Personalizing Content Based on Stage in the Buyer’s Journey

Evergage Blog

Ideas and Strategies for Real-Time Personalization
Personalizing Content Based on Stage in the Buyer’s Journey

June 10, 2016 by

As we wrote on the Evergage blog last week, the B2B buyer’s journey can be complex. Shoppers conduct their research across a multitude of touchpoints before making a decision, and a visitor to your site in the early stages of his research will likely be looking for different information than a visitor who is nearly ready to make a purchase.

How can your site adapt to these different stages? What can you do to ensure that you are providing the right information to each visitor to help adequately inform each purchase?
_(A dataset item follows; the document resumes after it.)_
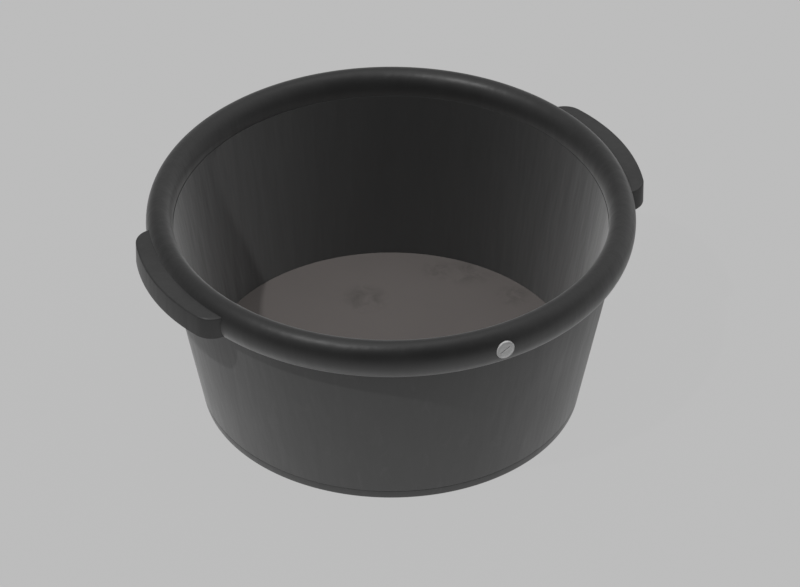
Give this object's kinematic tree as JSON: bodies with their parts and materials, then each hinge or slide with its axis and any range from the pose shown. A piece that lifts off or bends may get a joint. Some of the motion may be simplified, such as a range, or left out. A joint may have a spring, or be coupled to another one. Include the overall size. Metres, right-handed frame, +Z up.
{
  "type": "mortar mixing tub",
  "caption": "Round open mixing tub with a conical wall, a thick rolled rim bead, flat-topped grips on opposite sides and a plug in the rim.",
  "frame": {"origin": "on the ground under the middle of the tub", "axes": "+Z up; X runs through the two grips; the plug in the rim faces -Y"},
  "size_m": [0.642, 0.6001, 0.2772],
  "materials": {
    "black_plastic": "satin black moulded plastic",
    "floor_plastic": "matt black plastic with a warm grey film of mortar",
    "plug_plastic": "light grey moulded plastic",
    "hoop_steel": "bare drawn steel"
  },
  "bodies": {
    "root": {"foot_ring": "black_plastic", "tub_wall": "black_plastic", "tub_floor": "floor_plastic", "rim_bead": "black_plastic", "rim_hoop": "hoop_steel", "rim_plug": "plug_plastic", "grip_right": "black_plastic", "grip_left": "black_plastic"}
  },
  "joints": []
}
As a B2B company ourselves, we experience this same problem. Here’s an example of how we address it on our homepage.

Step 1: Make the right first impression

For this example, we’ll walk through the personalization we have developed in the “sub-hero” section of the Evergage homepage (the content right below the main hero area at the top of the page). You’ll note that we use inline campaigns to show this content because they are less intrusive than pop-up messages, and we want them to seamlessly integrate into the overall homepage experience.

We chose to deploy an Evergage campaign that focuses on each of our key use cases (Demand Generation, E-Commerce Optimization, Content Publishing and Customer Success), based on the visitor’s engagement level with the corresponding solution pages on our site. Below is the default experience in the sub-hero for visitors who have not yet been identified as having a preference for a particular use case. This high-level video is meant to be a brief overview of the problem Evergage solves, to help the visitor identify if he or she is on the right site.

buyer's journey

Once we have enough information to know which use case a visitor is most interested in – based on time spent engaging with solution pages or reading particular blog articles – we show a more specific version of this high-level introductory video. Here is the Demand Generation version:

buyer's journey

As you can see, the general introduction video has been replaced with the Demand Generation intro video. After they’ve watched the general intro video or a use case-specific one, we continue delivering a sequence of content in an order that aligns to the buyer’s journey.

Step 2: Let your customers do the talking for you

Once the visitor watches an intro video, the sub-hero content changes again and is automatically replaced with a customer testimonial montage video and corresponding copy. This video shows customers who describe the importance of personalization and the value they receive from Evergage. We want to help our visitors in this early stage of their research to see proof that Evergage is a good investment. Here’s what it looks like:

buyer's journey

Step 3: Show the product in action

After the visitor has seen the customer testimonials video, the sub-hero is then replaced again, this time with a call-to-action suggesting that the visitor watch an appropriate Evergage demo video (again based on any known/identified use case preference). Our demo videos are gated, so at this stage we believe it’s appropriate to request contact information from the visitor enabling us to capture them as an inbound lead.  

buyer's journey

Step 4: Guide them to a salesperson

Finally, once they have made it this far into the buyer’s journey, we use the real estate to offer them the opportunity to schedule a 15-minute consultation to see if Evergage is right for them.

buyer's journey

Step 5: Check out the helpful resources

After making it through this whole process, we don’t stop after the consultation request. If a visitor has requested a consultation, we end the sequence by suggesting the visitor check out additional resources, to continue to engage him and keep him interested in our offerings.

buyer's journey

One important thing to note in this sequence is that we always take into account what actions the visitor has already taken before showing a new step. For example, if a visitor completed the third step in the sequence before they viewed messages in the first or second step, he would progress forward to the fourth step. There’s no reason to waste valuable space – or annoy a visitor – by promoting something he has already consumed!

Summary

It’s important to recognize that all visitors to your site have different needs and are at different stages of the buyer’s journey. As such, they’re looking for different types of content and at different levels of depth. Some may also be ready to engage directly with sales, while others already have or are not yet ready.

Hopefully, our example gives you some ideas for content sequencing aligned to the buyer’s journey for your organization and some inspiration for creating personalized experiences for your visitors.